Exercise objective:
Extract the lines that carry the string "piece" from the listing.

Extracted material:

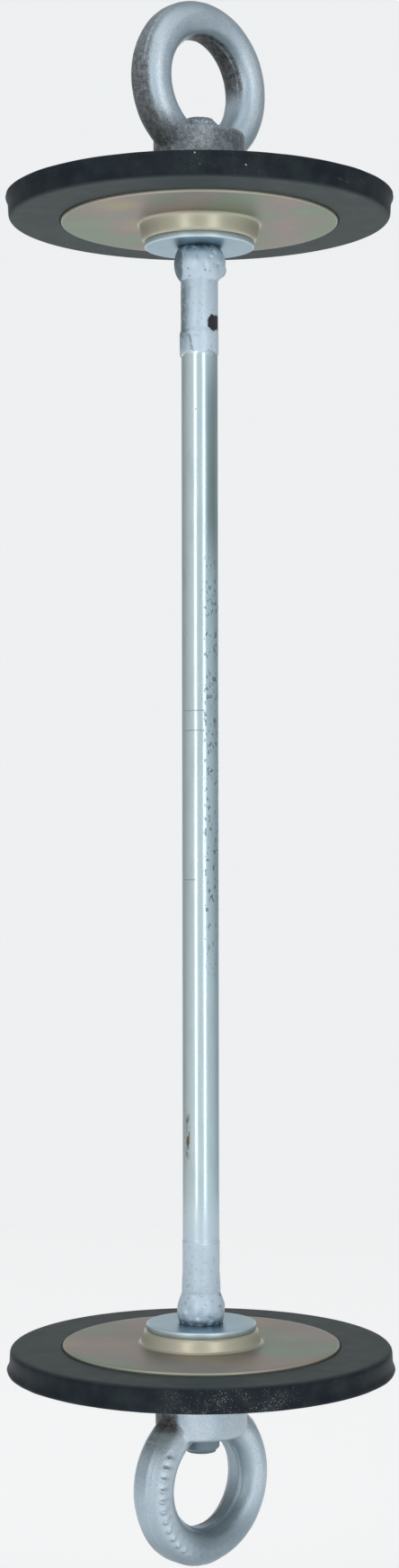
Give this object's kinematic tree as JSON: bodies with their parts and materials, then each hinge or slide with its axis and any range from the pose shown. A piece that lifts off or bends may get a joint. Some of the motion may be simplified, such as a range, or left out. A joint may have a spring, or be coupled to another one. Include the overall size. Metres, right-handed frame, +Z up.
{
  "type": "ball hanging rod",
  "caption": "Through-rod hanging kit for a large ball: eye nuts clamp rubber discs and dished plates against weld shoulders on a long rod.",
  "frame": {"origin": "centre of the upper eye's hole, from which the kit hangs", "axes": "+Z up along the rod, the eyes lie in the XZ plane and their holes run along Y"},
  "size_m": [0.106, 0.106, 0.4247],
  "materials": {
    "zinc_rod": "bright zinc plating, slightly pitted",
    "painted_weld": "satin silver spray paint over weld",
    "zinc_washer": "pale blue zinc plating",
    "yellow_chromate": "yellow chromated zinc with a faint pink and green sheen",
    "black_rubber": "matt moulded rubber",
    "painted_forging": "satin silver spray paint over a dark forging"
  },
  "bodies": {
    "rod": {"centre_rod": "zinc_rod", "upper_weld_bead": "painted_weld", "lower_weld_bead": "painted_weld"},
    "upper_pack": {"upper_inner_washer": "zinc_washer", "upper_inner_plate": "yellow_chromate", "upper_rubber_disc": "black_rubber", "upper_outer_plate": "yellow_chromate"},
    "upper_washer": {"upper_outer_washer": "zinc_washer"},
    "upper_eye": {"upper_eye_nut": "painted_forging"},
    "lower_washer": {"lower_outer_washer": "zinc_washer"},
    "lower_eye": {"lower_eye_nut": "painted_forging"},
    "lower_pack": {"lower_inner_washer": "zinc_washer", "lower_inner_plate": "yellow_chromate", "lower_rubber_disc": "black_rubber", "lower_outer_plate": "yellow_chromate"}
  },
  "joints": [
    {"name": "upper_disc_spin", "type": "hinge", "parent": "rod", "child": "upper_pack", "pos_m": [0, 0, -0.0336], "axis": [0, 0, 1], "continuous": true},
    {"name": "upper_washer_travel", "type": "slide", "parent": "rod", "child": "upper_washer", "axis": [0, 0, 1], "range_m": [0, 0.00937]},
    {"name": "upper_eye_turn", "type": "hinge", "parent": "upper_washer", "child": "upper_eye", "pos_m": [0, 0, 0], "axis": [0, 0, 1], "range_deg": [0, 2250]},
    {"name": "lower_washer_travel", "type": "slide", "parent": "rod", "child": "lower_washer", "axis": [0, 0, -1], "range_m": [0, 0.00937]},
    {"name": "lower_eye_turn", "type": "hinge", "parent": "lower_washer", "child": "lower_eye", "pos_m": [0, 0, -0.3797], "axis": [0, 0, -1], "range_deg": [0, 2250]},
    {"name": "lower_disc_spin", "type": "hinge", "parent": "lower_washer", "child": "lower_pack", "pos_m": [0, 0, -0.3461], "axis": [0, 0, 1], "continuous": true}
  ],
  "couplings": [
    {"joint": "upper_eye_turn", "follows": "upper_washer_travel", "rad_per_m": 4188.8},
    {"joint": "lower_eye_turn", "follows": "lower_washer_travel", "rad_per_m": 4188.8}
  ]
}
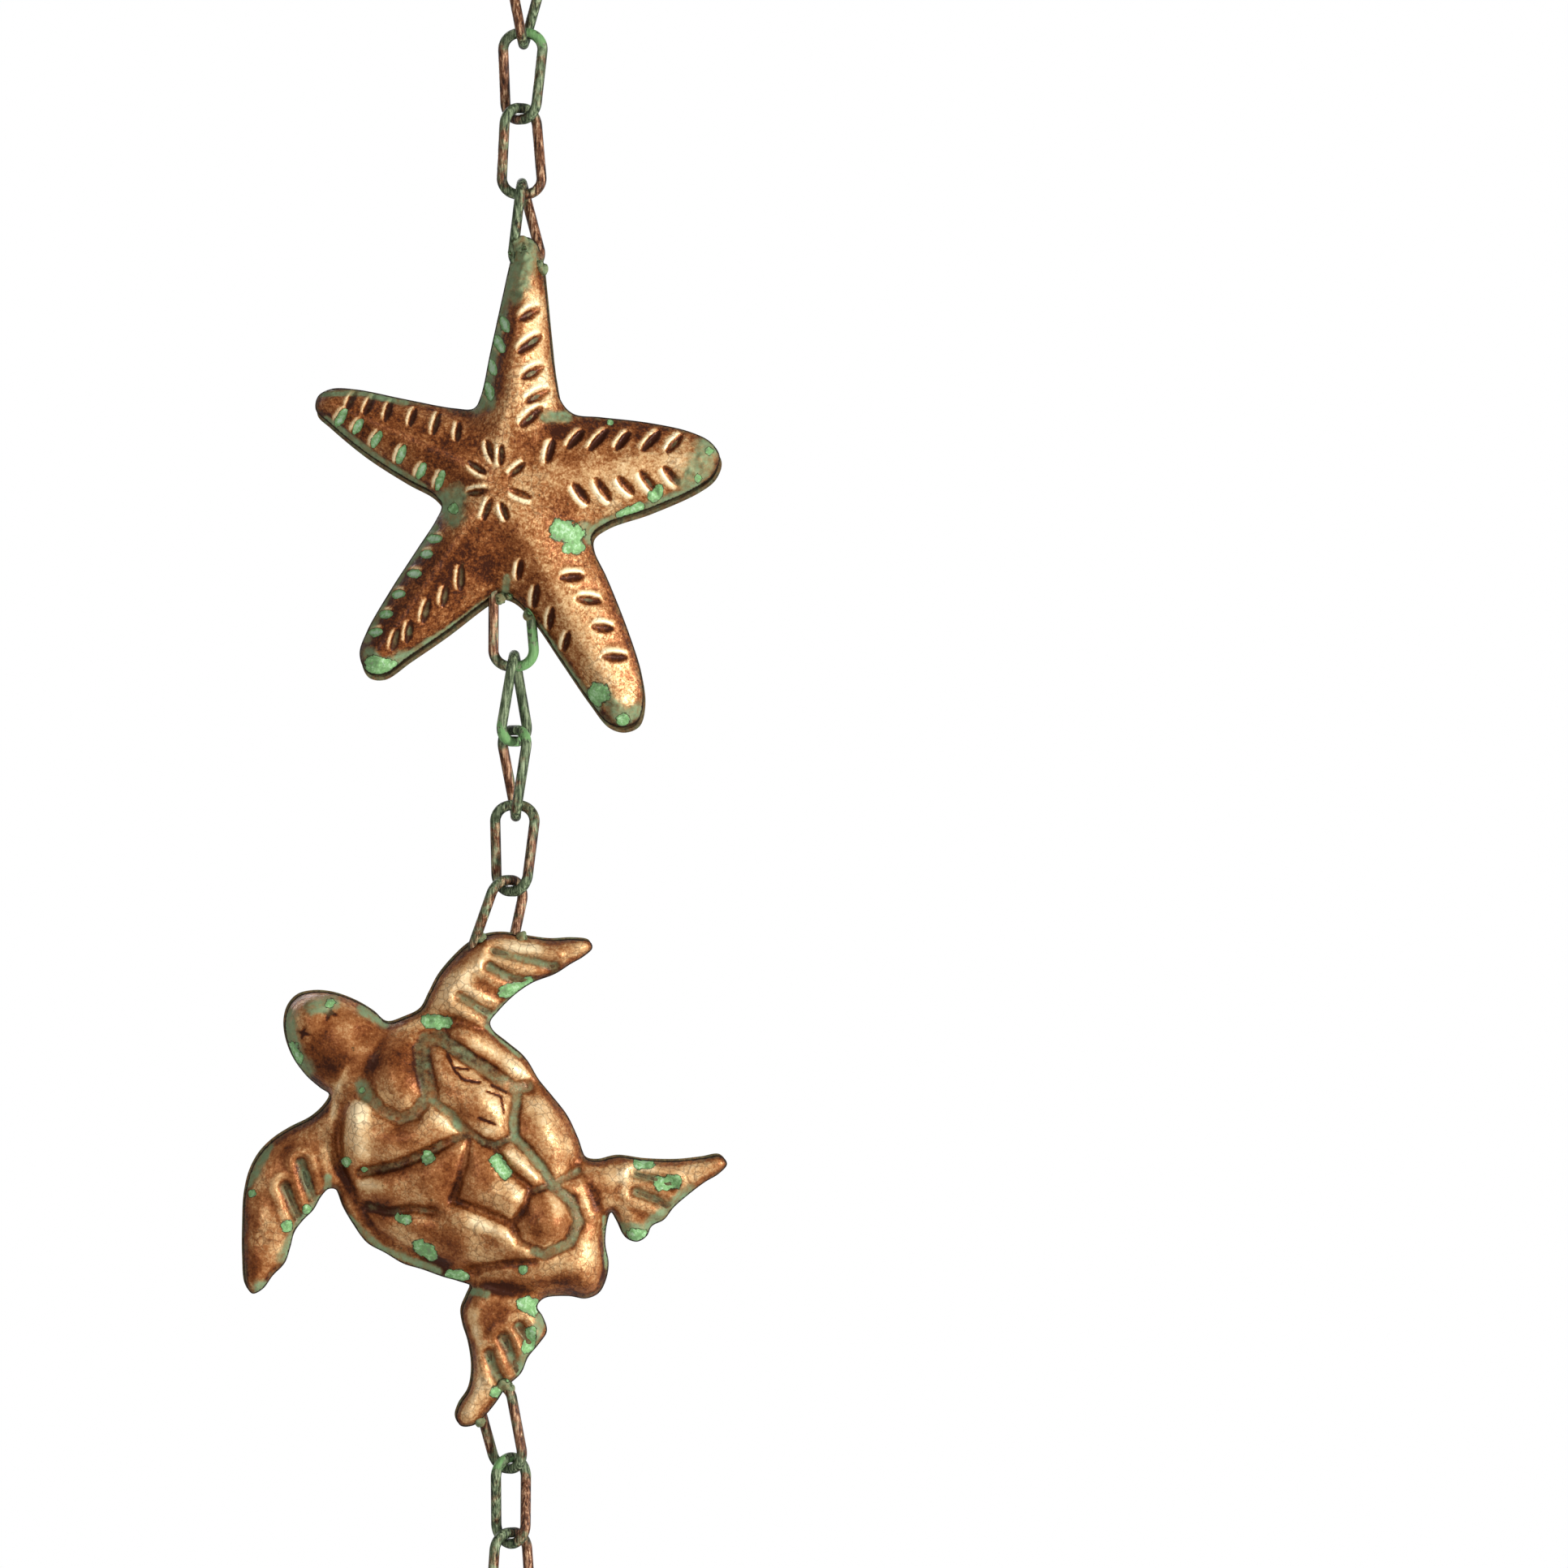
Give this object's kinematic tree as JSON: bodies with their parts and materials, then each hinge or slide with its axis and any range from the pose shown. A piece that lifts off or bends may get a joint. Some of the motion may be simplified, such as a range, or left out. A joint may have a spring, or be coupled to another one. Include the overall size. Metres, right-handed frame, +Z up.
{
  "type": "rain chain",
  "caption": "Hanging rain chain of twisted wire links carrying an embossed two-shell starfish above an embossed two-shell sea turtle.",
  "frame": {"origin": "inside top of the first link's eye, where the chain hangs", "axes": "+X to the right and +Y away from the viewer, square to the ornaments' seam, +Z up along the chain"},
  "size_m": [0.1288, 0.03, 0.4476],
  "materials": {
    "link_01": "antique copper, brushed, with green patina",
    "link_02": "antique copper, brushed, with green patina",
    "link_03": "antique copper, brushed, with green patina",
    "link_04": "antique copper, brushed, with green patina",
    "link_05": "antique copper, brushed, with green patina",
    "star_front_shell": "antique copper, brushed, with green patina",
    "star_back_shell": "antique copper, brushed, with green patina",
    "link_06": "antique copper, brushed, with green patina",
    "link_07": "antique copper, brushed, with green patina",
    "link_08": "antique copper, brushed, with green patina",
    "link_09": "antique copper, brushed, with green patina",
    "link_10": "antique copper, brushed, with green patina",
    "turtle_front_shell": "antique copper, brushed, with green patina",
    "turtle_back_shell": "antique copper, brushed, with green patina",
    "link_11": "antique copper, brushed, with green patina",
    "link_12": "antique copper, brushed, with green patina"
  },
  "bodies": {
    "link_01": {"link_01": "link_01"},
    "link_02": {"link_02": "link_02"},
    "link_03": {"link_03": "link_03"},
    "starfish": {"link_04": "link_04", "link_05": "link_05", "star_front_shell": "star_front_shell", "star_back_shell": "star_back_shell"},
    "link_06": {"link_06": "link_06"},
    "link_07": {"link_07": "link_07"},
    "link_08": {"link_08": "link_08"},
    "turtle": {"link_09": "link_09", "link_10": "link_10", "turtle_front_shell": "turtle_front_shell", "turtle_back_shell": "turtle_back_shell"},
    "link_11": {"link_11": "link_11"},
    "link_12": {"link_12": "link_12"}
  },
  "joints": [
    {"name": "link_02_swing", "type": "hinge", "parent": "link_01", "child": "link_02", "pos_m": [-0.0011, 0, -0.01867], "axis": [1, 0, 0], "range_deg": [-75, 75]},
    {"name": "link_03_swing", "type": "hinge", "parent": "link_02", "child": "link_03", "pos_m": [-0.0019, 0, -0.04026], "axis": [-1, 0, 0], "range_deg": [-30, 30]},
    {"name": "starfish_swing", "type": "hinge", "parent": "link_03", "child": "starfish", "pos_m": [-0.0015, 0, -0.06186], "axis": [1, 0, 0], "range_deg": [-75, 75]},
    {"name": "link_06_swing", "type": "hinge", "parent": "starfish", "child": "link_06", "pos_m": [-0.00356, 0, -0.18827], "axis": [-1, 0, 0], "range_deg": [-75, 75]},
    {"name": "link_07_swing", "type": "hinge", "parent": "link_06", "child": "link_07", "pos_m": [-0.00356, 0, -0.20687], "axis": [1, 0, 0], "range_deg": [-30, 30]},
    {"name": "link_08_swing", "type": "hinge", "parent": "link_07", "child": "link_08", "pos_m": [-0.00316, 0, -0.22546], "axis": [-1, 0, 0], "range_deg": [-75, 75]},
    {"name": "turtle_swing", "type": "hinge", "parent": "link_08", "child": "turtle", "pos_m": [-0.00436, 0, -0.24853], "axis": [1, 0, 0], "range_deg": [-25, 25]},
    {"name": "link_11_swing", "type": "hinge", "parent": "turtle", "child": "link_11", "pos_m": [-0.00446, 0, -0.40316], "axis": [-0.7071, 0.7071, 0], "range_deg": [-75, 75]},
    {"name": "link_12_swing", "type": "hinge", "parent": "link_11", "child": "link_12", "pos_m": [-0.00446, 0, -0.42326], "axis": [0.7071, -0.7071, 0], "range_deg": [-75, 75]}
  ]
}
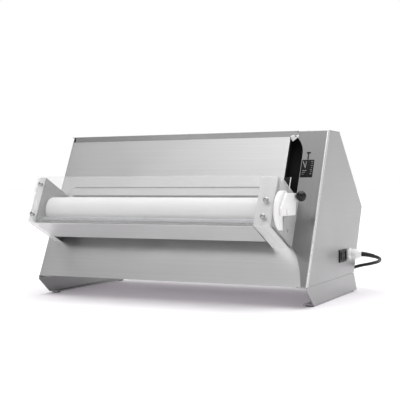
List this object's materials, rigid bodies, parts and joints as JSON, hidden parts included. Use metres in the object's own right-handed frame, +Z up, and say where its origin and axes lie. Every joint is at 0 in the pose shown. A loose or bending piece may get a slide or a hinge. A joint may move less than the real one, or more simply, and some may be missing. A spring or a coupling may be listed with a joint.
{
  "type": "dough sheeter",
  "caption": "Countertop dough sheeter with a sloping stainless front, a clear roller guard, white rollers, a side thickness lever, a drive motor and a mains lead.",
  "frame": {"origin": "middle of the footprint without the mains lead, on the surface the machine stands on", "axes": "+X along the rollers towards the lever side, +Y from the guard to the back, +Z up"},
  "size_m": [0.761, 0.5917, 0.394],
  "materials": {
    "stainless_sheet": "brushed stainless steel sheet",
    "top_cover_sheet": "brushed stainless steel sheet seen darker",
    "machined_steel": "turned and ground steel",
    "screw_steel": "stainless fasteners",
    "clear_sheet": "clear polished acrylic",
    "roller_plastic": "turned white acetal",
    "white_plastic": "moulded white plastic",
    "black_plastic": "moulded black plastic",
    "knob_plastic": "polished black thermoset",
    "cord_jacket": "black flexible PVC",
    "pad_rubber": "black rubber",
    "motor_enamel": "grey enamel on cast metal"
  },
  "bodies": {
    "root": {"left_side_panel": "stainless_sheet", "right_side_panel": "stainless_sheet", "front_panel": "stainless_sheet", "feed_slide": "stainless_sheet", "feed_lip": "stainless_sheet", "top_cover": "top_cover_sheet", "rear_hood": "stainless_sheet", "rear_cover": "stainless_sheet", "bottom_plate": "stainless_sheet", "left_foot": "stainless_sheet", "right_foot": "stainless_sheet", "rubber_pads": "pad_rubber", "foot_bolts": "screw_steel", "top_cover_screws": "screw_steel", "rear_cover_screws": "screw_steel", "recess_liner": "black_plastic", "scale_plate": "black_plastic", "left_cheek": "clear_sheet", "left_end_plate": "stainless_sheet", "right_end_block": "stainless_sheet", "right_cheek": "clear_sheet", "guard_front": "clear_sheet", "guard_screws": "screw_steel", "cheek_screw": "screw_steel", "under_tray": "stainless_sheet", "left_rear_bush": "machined_steel", "right_rear_bush": "machined_steel", "rear_scraper": "white_plastic", "slider_springs": "machined_steel", "motor_housing": "motor_enamel", "motor_fan_cover": "black_plastic", "gearbox": "motor_enamel", "motor_bracket": "stainless_sheet", "drive_chain": "machined_steel", "capacitor": "black_plastic", "terminal_box": "white_plastic", "switch_housing": "black_plastic", "cable_gland": "white_plastic", "power_cord": "cord_jacket", "cord_coil": "cord_jacket", "plug": "cord_jacket"},
    "rear_drive": {"rear_roller": "roller_plastic", "rear_shaft": "machined_steel", "rear_gear": "white_plastic", "rear_sprocket": "machined_steel"},
    "gap_carriage": {"left_slider": "white_plastic", "right_slider": "white_plastic", "tie_rod": "machined_steel", "front_scraper": "white_plastic"},
    "front_drive": {"front_roller": "roller_plastic", "front_shaft": "machined_steel", "front_gear": "white_plastic"},
    "lever": {"lever_shaft": "machined_steel", "lever_hub": "white_plastic", "lever_arm": "white_plastic", "ball_knob": "knob_plastic"},
    "motor_drive": {"motor_shaft": "machined_steel", "motor_sprocket": "machined_steel"},
    "rocker": {"switch_rocker": "black_plastic"}
  },
  "joints": [
    {"name": "roller_spin", "type": "hinge", "parent": "root", "child": "rear_drive", "pos_m": [0, -0.12996, 0.20864], "axis": [1, 0, 0], "continuous": true},
    {"name": "lever_turn", "type": "hinge", "parent": "root", "child": "lever", "pos_m": [0.308, -0.21727, 0.20864], "axis": [1, 0, 0], "range_deg": [0, 70]},
    {"name": "gap_slide", "type": "slide", "parent": "root", "child": "gap_carriage", "axis": [0, -1, 0], "range_m": [0, 0.004]},
    {"name": "front_spin", "type": "hinge", "parent": "gap_carriage", "child": "front_drive", "pos_m": [0, -0.19096, 0.20864], "axis": [1, 0, 0], "continuous": true},
    {"name": "motor_spin", "type": "hinge", "parent": "root", "child": "motor_drive", "pos_m": [0.26, 0.05, 0.14], "axis": [1, 0, 0], "continuous": true},
    {"name": "switch_rock", "type": "hinge", "parent": "root", "child": "rocker", "pos_m": [0.342, 0.087, 0.097], "axis": [0, 0, 1], "range_deg": [0, 14]}
  ],
  "couplings": [
    {"joint": "front_spin", "follows": "roller_spin", "ratio": -1},
    {"joint": "motor_spin", "follows": "roller_spin", "ratio": 1.25},
    {"joint": "lever_turn", "follows": "gap_slide", "rad_per_m": 305.4}
  ]
}
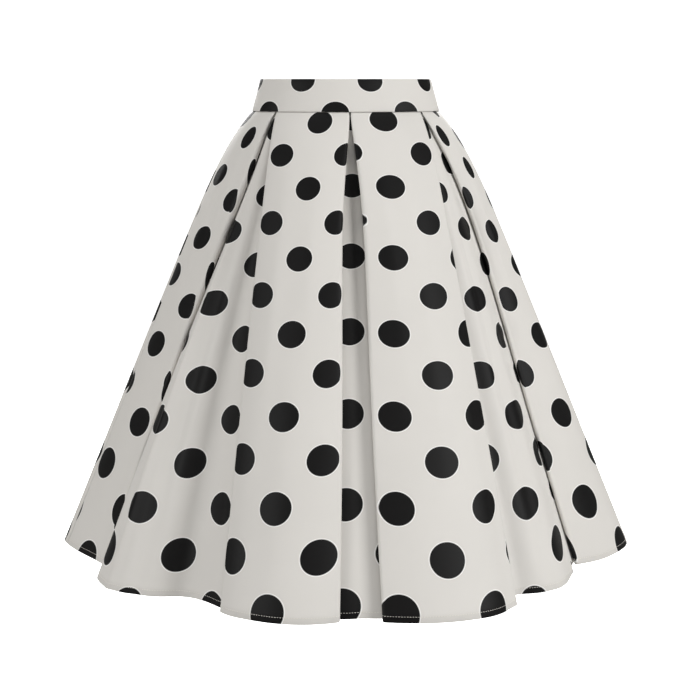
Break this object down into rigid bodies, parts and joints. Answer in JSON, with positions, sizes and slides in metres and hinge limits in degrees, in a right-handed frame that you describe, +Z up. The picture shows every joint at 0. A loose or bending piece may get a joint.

Finished exercise:
Give this object's kinematic tree as JSON: bodies with their parts and materials, then each hinge or slide with its axis and any range from the pose shown. A piece that lifts off or bends may get a joint. Some of the motion may be simplified, such as a range, or left out. A joint may have a spring, or be coupled to another one. Include the overall size. Metres, right-handed frame, +Z up.
Give this object's kinematic tree as JSON: bodies with their parts and materials, then each hinge or slide with its axis and any range from the pose shown. A piece that lifts off or bends may get a joint. Some of the motion may be simplified, such as a range, or left out. A joint may have a spring, or be coupled to another one. Include the overall size. Metres, right-handed frame, +Z up.
List this object's materials, rigid bodies, parts and joints as JSON, hidden parts included. Use metres in the object's own right-handed frame, +Z up, and say where its origin and axes lie. Every joint is at 0 in the pose shown. A loose or bending piece may get a slide or a hinge. A joint may move less than the real one, or more simply, and some may be missing. A spring or a coupling may be listed with a joint.
Break this object down into rigid bodies, parts and joints. Answer in JSON, with positions, sizes and slides in metres and hinge limits in degrees, in a right-handed frame that you describe, +Z up. The picture shows every joint at 0. A loose or bending piece may get a joint.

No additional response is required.